I hope that in the fullness of time many of you come to look back on your time spent here with the same fondness that I do and yes of course there are many ways you’ll stay in touch with the people with whom you forged that bond of friendship with within these walls. But, meeting them here, be that once a year, or once a decade even, at events like this, surrounded by the ghosts of the memories of your time here – this is special, and this really is why the Association exists.


I stand here today and I see an Association that is vastly beyond what I imagined back in 2007. An Association that has nearly 500 members spread across the world, that plays a role in the Hall that I never thought possible and most importantly that is known and respected for what it is: a group of Manorites, old and new, united in their fondness for this place we have all had the privilege to call our home.

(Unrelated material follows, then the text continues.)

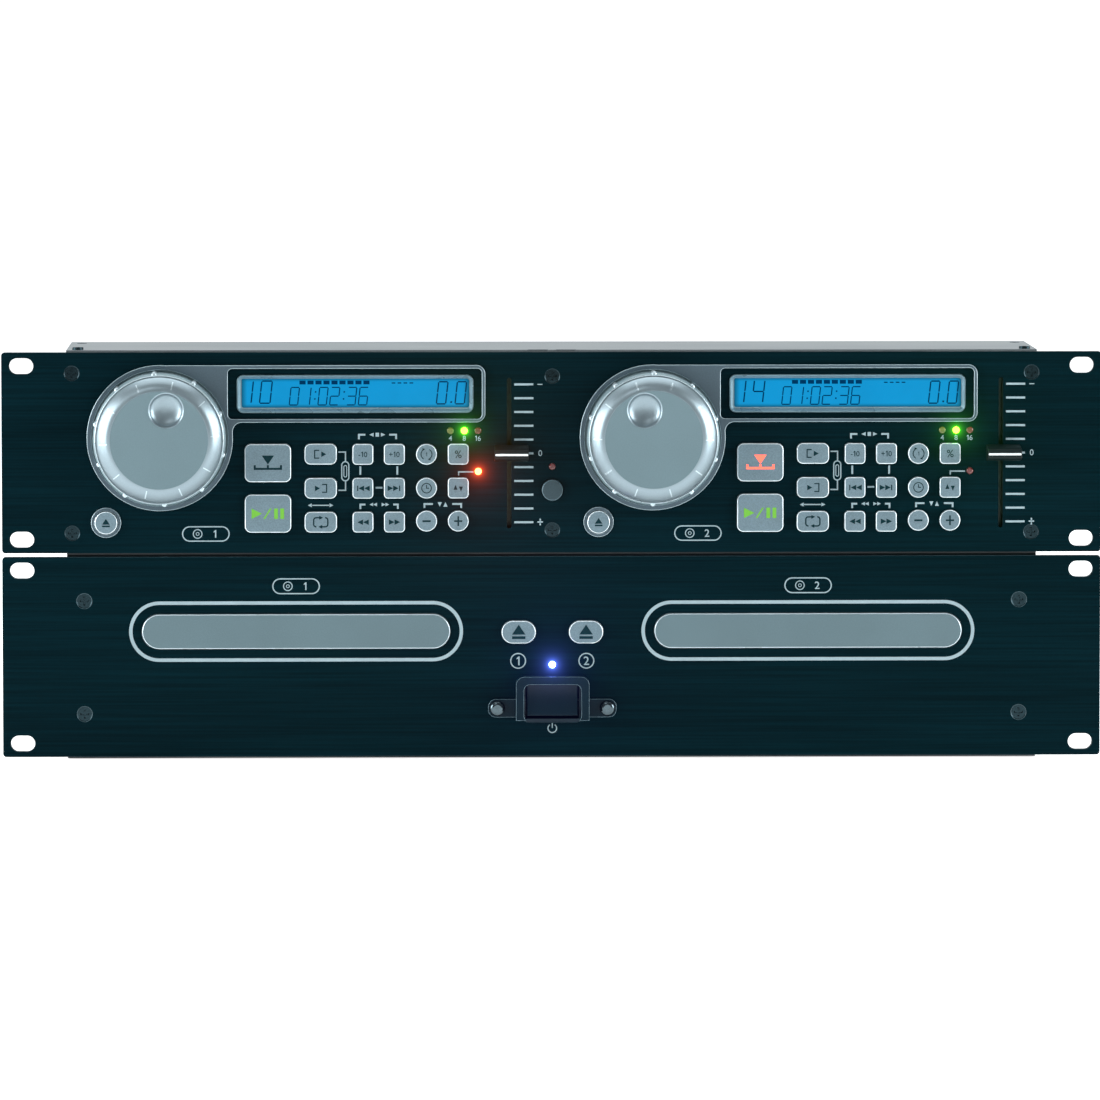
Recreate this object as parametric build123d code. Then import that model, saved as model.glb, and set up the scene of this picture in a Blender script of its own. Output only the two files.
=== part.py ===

And this is why the Association is important, this is why tonight we rightly come together and celebrate our 90th anniversary and as we do so let us not just look back to the past, let us also look forward to an Association that through you will continue to grow from strength to strength. Committees will come and go, people will change, but what we have all built will remain steadfast for generations and that is the true test for success; and succeed it will. All those years ago when I first stepped into this room the Warden was right, community is what comes naturally to Manor Hall and the Association is just the natural extension of this, and may it continue long into the future, may it forever be the treasure trove that keeps our memories of this place safe and may it always make Manor Hall a place that we can call our home. For where our treasure is, there our hearts will be also. So look around you now, see the friends that you have made here, think back to the good times that you have shared and know, that whatever life may bring, it will be these people that will be there to safeguard your deepest secrets, play their parts in your happiest memories and carry you through any of your troubles and this, is what it truly means, for you to be able to call yourself a Manorite.